Given problem :: Give the count of lines holding the string "from" and nothing else.

-- start --

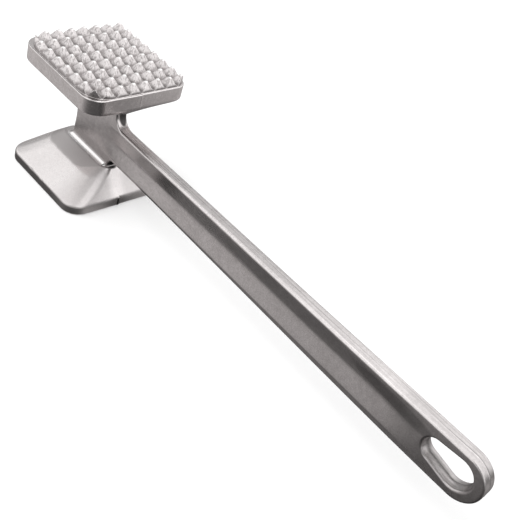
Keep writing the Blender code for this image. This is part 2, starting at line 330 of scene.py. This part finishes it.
def evaluate(field, points):
    """The field at each point, kept inside the CAD's own box."""
    outside = np.maximum(BOX_LOW - points, points - BOX_HIGH).max(axis=1)
    return np.maximum(field(points[:, 0], points[:, 1], points[:, 2]), outside)


def gradient(field, points, reach=0.03):
    out = np.empty_like(points)
    for axis in range(3):
        shift = np.zeros(3)
        shift[axis] = reach
        out[:, axis] = evaluate(field, points + shift) - evaluate(field, points - shift)
    return out / (2 * reach)


def sample(field, low, size, counts):
    """The field at every grid point, worked out a slab at a time to spare memory."""
    xs, ys, zs = [low[i] + size[i] * np.arange(counts[i]) for i in range(3)]
    values = np.empty(counts)
    slab = max(1, int(400_000 / (counts[1] * counts[2])))
    for start in range(0, counts[0], slab):
        part = slice(start, start + slab)
        values[part] = field(xs[part, None, None], ys[None, :, None], zs[None, None, :])
    return values


def cell_points(values, cells):
    """For each cell, the mean of the places where its edges cross the surface, in grid steps."""
    sums, hits = np.zeros((len(cells), 3)), np.zeros(len(cells))
    for axis in range(3):
        others = [other for other in range(3) if other != axis]
        for offset in product((0, 1), repeat=2):
            start = cells.copy()
            start[:, others] += offset
            end = start.copy()
            end[:, axis] += 1
            at_start, at_end = values[tuple(start.T)], values[tuple(end.T)]
            crossed = (at_start < 0) != (at_end < 0)
            share = np.where(crossed, at_start / np.where(crossed, at_start - at_end, 1), 0)
            place = start.astype(float)
            place[:, axis] += share
            sums += place * crossed[:, None]
            hits += crossed
    return sums / hits[:, None]


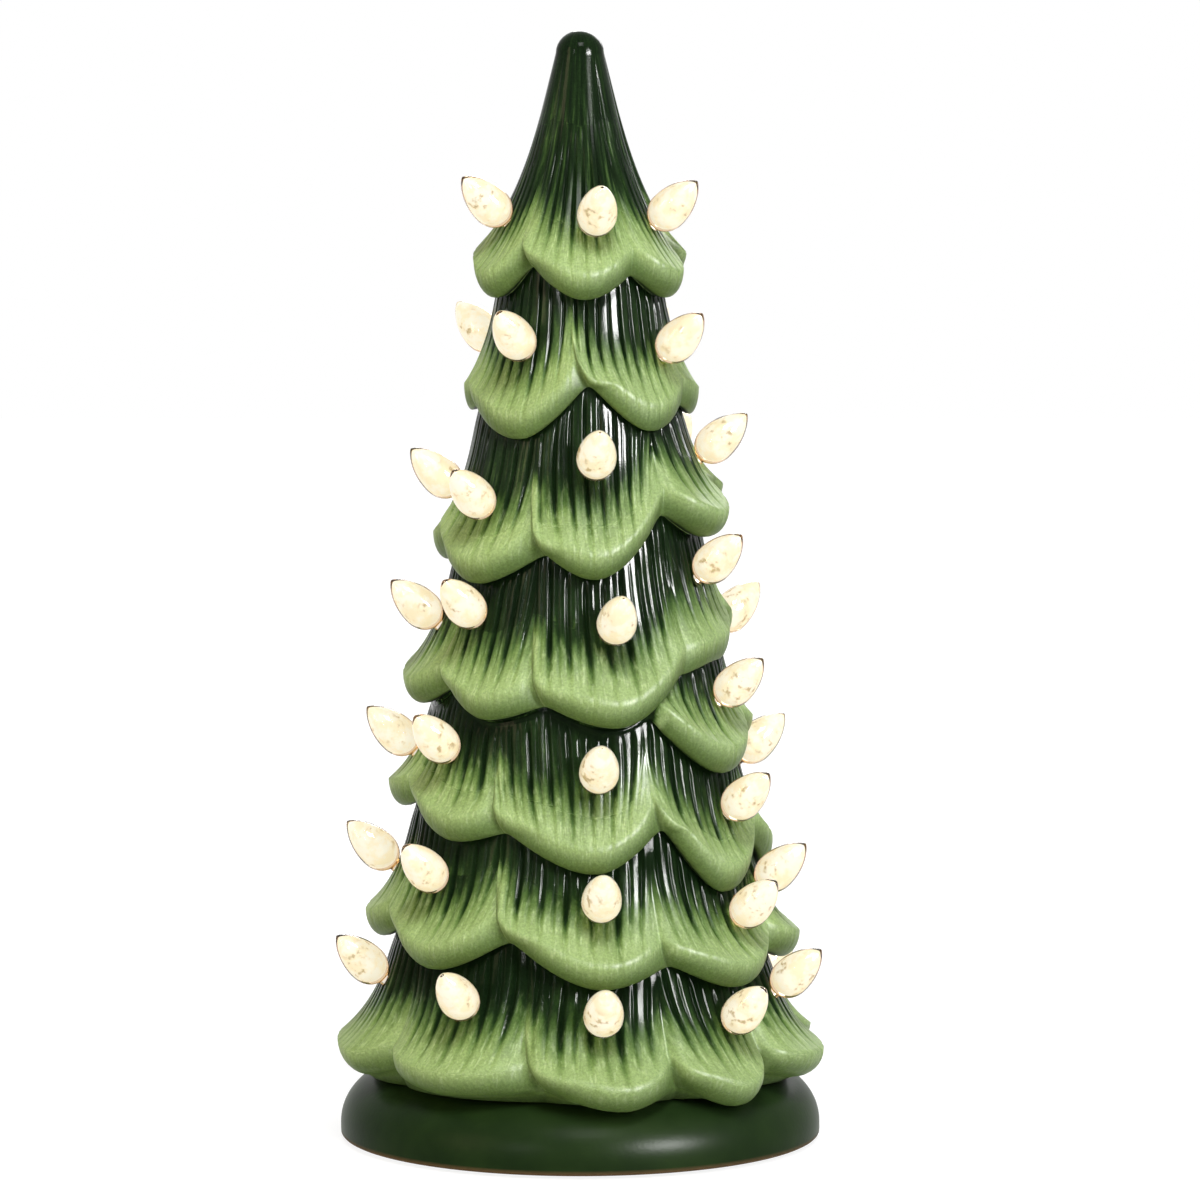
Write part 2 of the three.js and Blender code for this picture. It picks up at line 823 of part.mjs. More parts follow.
function addBase() {
  addNode("base_cover", baseCover(), ceramicGreen);
  addNode("base_plate", basePlate(), blackPlastic);
  addNode("battery_door", batteryDoor(), blackPlastic);
  addNode("foot_ring", ring(footInner, footOuter, 0, plateLow + footGrooveDepth - gap), greyRubber);
  cellRows.forEach((row) => addNode("battery_cell_" + (row + 2), cell(row), cellSleeve));
  addNode("contact_strip_1", contactStrip([0]), steel);
  addNode("contact_strip_2", contactStrip([-1, 1]).rotate([0, 0, 180]), steel);
  screwAngles.forEach((angle, i) => {
    addNode("screw_" + (i + 1), aroundAxis(screw(), angle, screwCircle), steel);
  });
  addNode("switch_body", switchBody(), blackPlastic);
  addNode("switch_knob", switchKnob(), whitePlastic);
  addNode("lamp_lens", lampLens(), whitePlastic);
  addNode("led_board", disc(boardRadius, boardLow, boardLow + boardThickness), boardGreen);
  addNode("led_lamp", ledLamp(), bulbPlastic);
}

addTree();
addBase();

export default tree;
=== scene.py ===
"""Tabletop tree of glazed ceramic with lit plastic bulbs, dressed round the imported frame.

Lengths in the tables are millimetres, and everything is built in metres in the frame's own axes:
+Z up, the front towards -Y. Angles run from the front to the right.
"""

import math

import bmesh
import bpy
import numpy as np
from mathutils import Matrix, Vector


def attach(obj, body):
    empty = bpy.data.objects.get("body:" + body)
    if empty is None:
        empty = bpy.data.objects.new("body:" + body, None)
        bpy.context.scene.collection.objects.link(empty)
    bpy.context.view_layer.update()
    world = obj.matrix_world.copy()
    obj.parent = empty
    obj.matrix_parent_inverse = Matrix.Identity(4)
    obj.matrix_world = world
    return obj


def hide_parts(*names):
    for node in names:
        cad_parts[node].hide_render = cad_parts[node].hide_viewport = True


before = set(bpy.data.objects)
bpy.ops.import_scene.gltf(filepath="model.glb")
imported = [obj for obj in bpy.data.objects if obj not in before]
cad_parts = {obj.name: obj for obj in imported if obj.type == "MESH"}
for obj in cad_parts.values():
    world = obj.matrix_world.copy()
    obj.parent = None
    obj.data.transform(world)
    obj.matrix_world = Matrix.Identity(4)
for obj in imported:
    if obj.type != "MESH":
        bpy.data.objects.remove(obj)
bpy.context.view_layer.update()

MM = 0.001

# Tree form, heights above the shell's foot, with the same values as its solid
FOOT_LEVEL = 18.8
TREE_HEIGHT = 281.2
TOP_RADIUS = 6.5
TOP_ROUND = 6.0
NECK_HEIGHT = 207.0
NECK_RADIUS = 23.0
CONE_SLOPE = 0.16
FOOT_RING_RADIUS = 51.0
CAVITY_FOOT_RADIUS = 46.5
CAVITY = ((46.5, 3.6), (47.5, 7.6), (18.0, 207.0), (6.5, 244.0), (3.2, 262.0), (0.0, 266.0))
VALLEY_SPREAD = 3.4
LIP_SHARE = 0.35
NOSE_RISE = 7.2
UNDERCUT = 1.2
LIP_ROUND = 1.45
VALLEY_ROUND = 0.15
TIP_ROUND = 0.1
SOFT_EDGE = 1.6
STEEP_EDGE = 4.0
TOP_FLARE = (0.6, 4.0)
ROW_FLARE = (0.5, 3.5)

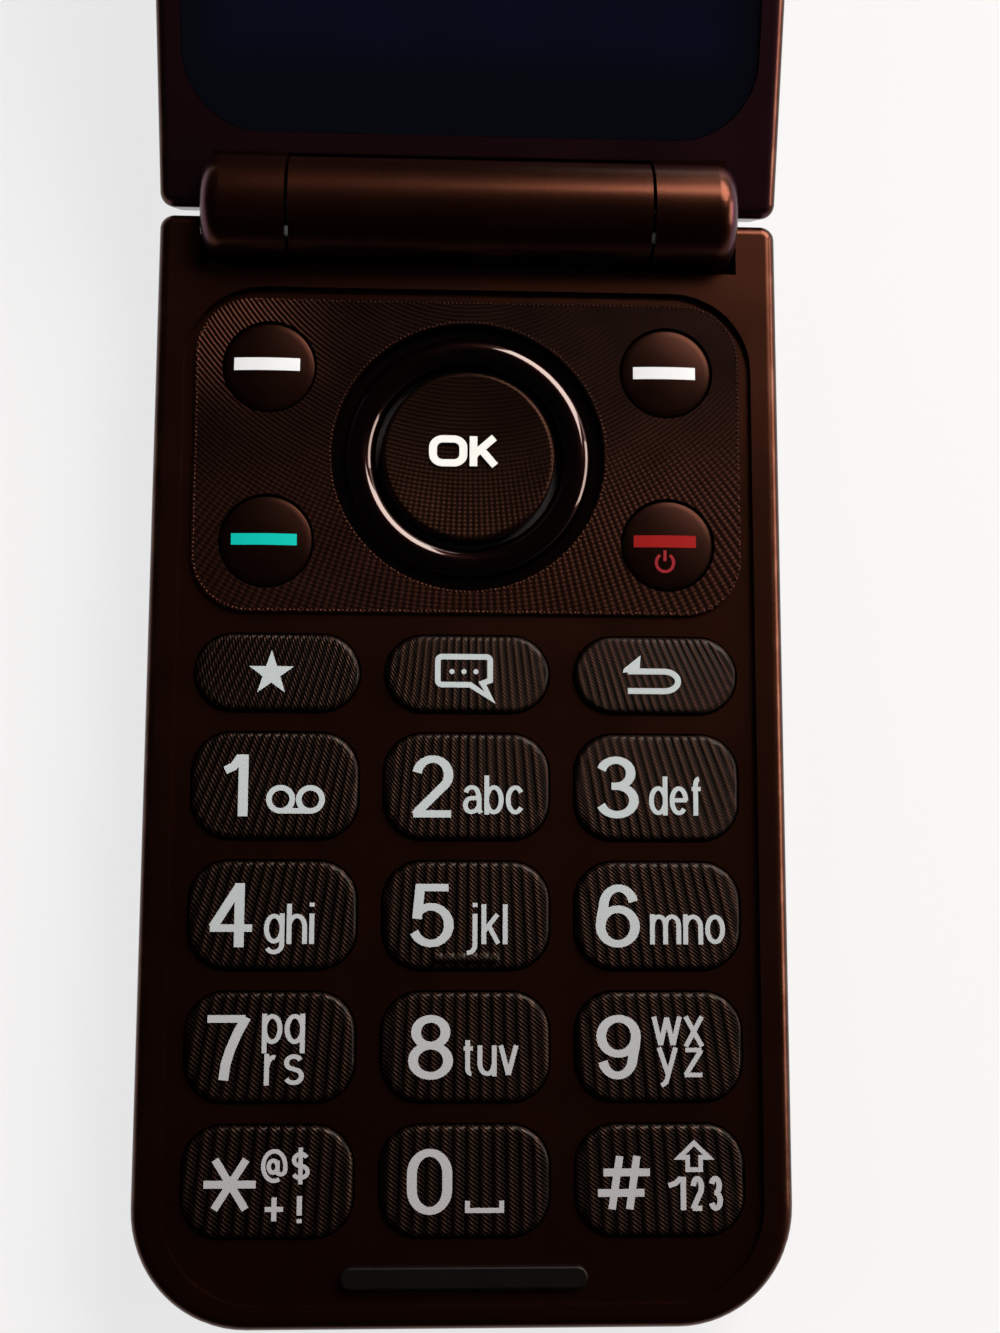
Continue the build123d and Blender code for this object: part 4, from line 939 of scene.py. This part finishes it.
# Navigation ring: a polished tilting ring over its carrier, black at first sight, with a deep red-brown
# base under a clear coat. The carrier is plain black plastic.
def moulded(name, colour, bright, roughness, grain=0.35, depth=0.006, gloss=0.35):
    """Moulded plastic: cloudy tone and a spark-eroded grain."""
    shot = Finish(name, colour, roughness, specular_ior_level=gloss)
    cloud = shot.noise(6.0, 3.0)
    shot.set("Base Color", shot.mix(cloud, colour, bright))
    shot.set("Roughness", cloud * 0.14 + (roughness - 0.07))
    shot.relief(shot.noise(grain, 1.0), depth)
    return shot.material


ring_gloss = polished("ring_gloss", (23, 8, 7), (32, 12, 10), 5.0, 0.17, 0.06, 0.5, 0.0008,
                      metallic=0.97, coat_weight=0.8, coat_roughness=0.05)
dress(ring_gloss, "nav_ring")
dress(moulded("carrier_plastic", (9, 8, 8), (15, 13, 13), 0.55), "nav_ring_carrier")


# Rest bar and volume rocker: a black rubber bar that keeps the closed lid off the keys, and a rocker
# of the housing's colour in the left wall.
dress(moulded("bar_rubber", (5, 4, 4), (9, 6, 6), 0.42, grain=0.2, gloss=0.12), "rest_bar")
dress(lacquer("rocker_lacquer", (56, 26, 19), (74, 36, 27), 0.28, 0.3), "volume_rocker")


# Sockets, microphone and motor: a drawn steel shell round the charging connector, steel cans round the
# microphone and the motor, and a headphone jack moulded in black plastic. They sit inside the base.
drawn_depth = 0.002


def metal(name, colour, roughness, along=(1.0, 1.0, 1.0)):
    """Rolled or drawn metal; its fine lines run along the axis with the smallest share."""
    steel = Finish(name, colour, roughness, metallic=1.0)
    x, y, z = steel.place()
    at = steel.node("CombineXYZ", (x * along[0], y * along[1], z * along[2]))
    lines = steel.node("TexNoise", {"Vector": at, "Scale": 6.0, "Detail": 2.0})
    cloud = steel.noise(4.0)
    dull = [value * 0.82 for value in colour]
    steel.set("Base Color", steel.mix(lines * 0.6 + cloud * 0.4, dull, colour))
    steel.set("Roughness", lines * 0.16 + (roughness - 0.08))
    steel.relief(lines, drawn_depth)
    return steel.material


black_plastic = moulded("black_plastic", (16, 16, 17), (27, 26, 27), 0.48)
bright_steel = metal("bright_steel", (186, 186, 188), 0.30, along=(1.0, 0.1, 1.0))
dress(bright_steel, "usb_connector", "microphone", "vibration_motor")
dress(black_plastic, "headphone_jack")


# Hinge: a sprung steel cam and its shaft in one knuckle, a plain pin in the other, and the flexible
# circuit of amber film that passes through the barrel.
hinge_steel = metal("hinge_steel", (150, 150, 154), 0.26, along=(0.1, 1.0, 1.0))
dress(hinge_steel, "hinge_cam_housing", "hinge_shaft", "hinge_pin")


def film_finish():
    """Amber film over copper tracks that run along it."""
    film = Finish("amber_film", (150, 82, 22), 0.32, coat_weight=0.4)
    x, _, _ = film.place()
    track = film.step(film.wave(x / 0.5), 0.45, 0.65)
    cloud = film.noise(3.0)
    copper = film.mix(cloud, (176, 104, 40), (196, 122, 54))
    film.set("Base Color", film.mix(track, (120, 62, 16), copper))
    film.set("Roughness", cloud * 0.12 + 0.26)
    film.relief(track, 0.012)
    return film.material


dress(film_finish(), "hinge_flex", "dome_sheet")


# Lid lenses and displays: clear acrylic windows printed black behind and stuck into the lid's shells,
# so the dark glass of each display only just shows. A screen's values are the distance of its middle
# from the hinge, its width and its length.
hinge_z = 9.5
main_screen = (43.8, 46.0, 62.0)
outer_screen = (50.0, 30.0, 24.0)
field_inside, field_outside = 2.5, 1.5


def up_the_lid(finish):
    """X, and the distance up the lid from the hinge, in millimetres."""
    x, y, z = finish.place()
    return x, (y - hinge_y) * cos(lid_lift) + (z - hinge_z) * sin(lid_lift)


def lens_finish(name, screen):
    """Glossy black window with the display's faint blue field, finger marks and dust."""
    middle, width, length = screen
    glass = Finish(name, (5, 5, 11), 0.06, specular_ior_level=0.25, coat_weight=0.2, coat_roughness=0.03)
    x, along = up_the_lid(glass)
    side = glass.step(x.math("ABSOLUTE"), width / 2 - field_inside, width / 2 + field_outside)
    end = glass.step((along - middle).math("ABSOLUTE"), length / 2 - field_inside, length / 2 + field_outside)
    field = (1 - side) * (1 - end)
    cloud = glass.noise(14.0, 3.0)
    blue = glass.mix(cloud, (8, 9, 22), (11, 12, 31))
    glass.set("Base Color", glass.mix(field, (7, 8, 17), blue))
    glass.set("Roughness", glass.step(glass.noise(7.0, 4.0), 0.5, 0.8) * 0.10 + 0.05)
    glass.relief(glass.noise(9.0), 0.002)
    return glass.material


cell_pitch = 0.24


def display_finish():
    """Display module: dark glass in a pressed frame, with the faint grid of its cells."""
    panel = Finish("display_glass", (14, 15, 22), 0.12, coat_weight=0.6)
    x, y, _ = panel.place()
    cells = panel.wave(x / cell_pitch) * panel.wave(y / cell_pitch)
    tone = cells * 0.5 + panel.noise(10.0) * 0.3
    panel.set("Base Color", panel.mix(tone, (10, 11, 17), (24, 26, 38)))
    panel.relief(cells, 0.003)
    return panel.material


dress(lens_finish("main_window", main_screen), "main_lens")
dress(lens_finish("outer_window", outer_screen), "outer_lens")
dress(display_finish(), "main_display", "outer_display")


# Earpiece, grille and loudspeaker: steel capsules that sit in the lid and the base. Fine woven wire,
# painted black, covers the earpiece's slot.
wire_pitch = 0.32


def mesh_finish():
    """Fine woven wire, painted black."""
    wire = Finish("woven_mesh", (28, 26, 27), 0.42, metallic=0.6)
    x, y, z = wire.place()
    over = wire.wave(x / wire_pitch)
    under = wire.wave((y * cos(lid_lift) + z * sin(lid_lift)) / wire_pitch)
    wires = over.math("MAXIMUM", under)
    wire.set("Base Color", wire.mix(wires, (4, 4, 4), (52, 48, 48)))
    wire.set("Roughness", wires * 0.2 + 0.3)
    wire.relief(wires, 0.05)
    return wire.material


dress(mesh_finish(), "earpiece_grille")
dress(metal("capsule_steel", (120, 118, 116), 0.35), "earpiece", "loudspeaker")


# Camera: a coated lens with dark stepped rings round its pupil, over a moulded module, and beside it
# the ribbed flash lens.
camera_place = 20.0
flash_x = 9.0
pupil_edge, coating_edge, baffle_edge = (0.7, 0.9), (1.3, 1.9), (3.2, 3.4)
emitter_edge = (0.35, 0.8)
lens_ring_pitch, flash_ring_pitch = 0.45, 0.3


def camera_finish():
    """Rings about the lens's middle: bevel, black baffle, violet coating and pupil."""
    glass = Finish("camera_glass", (8, 8, 10), 0.05, coat_weight=1.0, coat_roughness=0.02)
    x, along = up_the_lid(glass)
    along = along - camera_place
    reach = (x * x + along * along).math("SQRT")
    rings = glass.wave(reach / lens_ring_pitch)
    pupil = glass.step(reach, *pupil_edge)
    coating = glass.step(reach, *coating_edge)
    baffle = glass.step(reach, *baffle_edge)
    stepped = glass.mix(rings, (8, 8, 10), (26, 26, 30))
    inner = glass.mix(pupil, (2, 2, 4), glass.mix(coating, (52, 30, 84), stepped))
    glass.set("Base Color", glass.mix(baffle, inner, (58, 56, 56)))
    glass.set("Metallic", baffle * 0.9)
    glass.set("Roughness", baffle * 0.2 + glass.noise(5.0) * 0.04 + 0.04)
    glass.relief(rings * coating * (1 - baffle), 0.02)
    return glass.material


def flash_finish():
    """Pale translucent lens with pressed rings over a yellow emitter."""
    lens = Finish("flash_plastic", (226, 216, 178), 0.2, coat_weight=0.5, subsurface_weight=0.2)
    x, along = up_the_lid(lens)
    off, along = x - flash_x, along - camera_place
    reach = (off * off + along * along).math("SQRT")
    rings = lens.wave(reach / flash_ring_pitch)
    pressed = lens.mix(rings, (196, 190, 166), (236, 232, 214))
    lens.set("Base Color", lens.mix(lens.step(reach, *emitter_edge), (214, 176, 60), pressed))
    lens.relief(rings, 0.03)
    return lens.material


dress(camera_finish(), "camera_lens")
dress(flash_finish(), "flash_lens")
dress(black_plastic, "camera_module", "sim_holder")


# Bumpers, keypad mat and magnet: soft grey rubber pads, the dark silicone mat under the keys, and a
# plated magnet that wakes the phone when it opens.
dress(moulded("bumper_rubber", (24, 22, 22), (38, 35, 34), 0.7, grain=0.25, depth=0.01), "lid_bumpers")
dress(moulded("mat_silicone", (26, 26, 27), (40, 40, 41), 0.42, grain=1.2), "keypad_mat")
dress(metal("magnet_plating", (170, 168, 162), 0.22), "lid_magnet")


# Boards and antenna: glass-fibre boards under green solder mask, one in the base and one in the lid,
# with their tracks and gilt pads as finish. The antenna is copper foil on a plastic carrier.
track_pitch = 0.9
track_edge = (0.8, 0.95)
pad_scale = 420.0


def board_finish():
    """Green mask over tracks both ways, with gilt pads."""
    board = Finish("solder_mask", (18, 74, 42), 0.35, coat_weight=0.4)
    x, y, _ = board.place()
    cross = board.step(board.wave(x / track_pitch), *track_edge)
    cross = cross * board.step(board.noise(4.0, 0.0), 0.5, 0.53)
    length = board.step(board.wave(y / track_pitch), *track_edge)
    length = length * board.step(board.noise(5.0, 0.0), 0.47, 0.44)
    track = cross.math("MAXIMUM", length)
    at = board.node("TexCoord", output=3)
    spot = board.node("TexVoronoi", {"Vector": at, "Scale": pad_scale}, distance="CHEBYCHEV")
    pad = board.step(spot, 0.20, 0.16)
    mask = board.mix(board.noise(8.0), (14, 66, 36), (20, 82, 46))
    tone = board.mix(track, mask, (38, 122, 70))
    board.set("Base Color", board.mix(pad, tone, (204, 164, 84)))
    board.set("Metallic", pad * 0.9)
    board.set("Roughness", pad * 0.05 + board.noise(2.0) * 0.1 + 0.28)
    board.relief(track * 0.5 + pad * 0.5, 0.02)
    return board.material


dress(board_finish(), "main_board", "lid_board")
dress(metal("copper_foil", (196, 122, 82), 0.34), "antenna")


# Battery and contacts: a flat cell in a printed foil wrap, with no words on it, that lifts out of its
# bay, and the gilt springs that touch its end.
label_band = 6.0
label_stripe = (5.0, 3.9)
label_line_pitch = 3.0
label_blur = 0.1


def cell_finish():
    """Grey foil wrap with a pale band and two fine stripes, and no words."""
    wrap = Finish("cell_wrap", (52, 53, 58), 0.36, metallic=0.5)
    lo, hi = (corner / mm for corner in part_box("battery"))
    x, y, _ = wrap.place()
    side = wrap.step(x, lo.x + label_band, lo.x + label_band + label_blur)
    begun, ended = (wrap.step(x, hi.x - edge, hi.x - edge + label_blur) for edge in label_stripe)
    stripe = begun * (1 - ended)
    lines = wrap.step(wrap.wave(y / label_line_pitch), 0.92, 0.97) * (1 - side)
    cloud = wrap.noise(9.0, 3.0)
    foil = wrap.mix(cloud, (46, 47, 52), (60, 61, 67))
    base = wrap.mix(side, (196, 198, 200), foil)
    lined = wrap.mix(lines, base, (120, 122, 126))
    wrap.set("Base Color", wrap.mix(stripe, lined, (150, 60, 40)))
    wrap.set("Roughness", cloud * 0.15 + 0.30)
    wrap.relief(wrap.noise(2.5, 3.0), 0.03)
    return wrap.material


dress(cell_finish(), "battery")
dress(metal("gilt_spring", (214, 172, 92), 0.28, along=(1.0, 0.2, 1.0)), "battery_contacts")


# Screws: small screws of blackened steel that turn into bosses of the shells. One group holds the
# base together and the other the lid.
dress(metal("black_screw", (70, 70, 74), 0.32), "base_screws", "lid_screws")


lo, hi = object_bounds()
{"cad": [list(cad_box[0]), list(cad_box[1])], "visual": [list(lo), list(hi)]}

-- end --

Solution below :: 5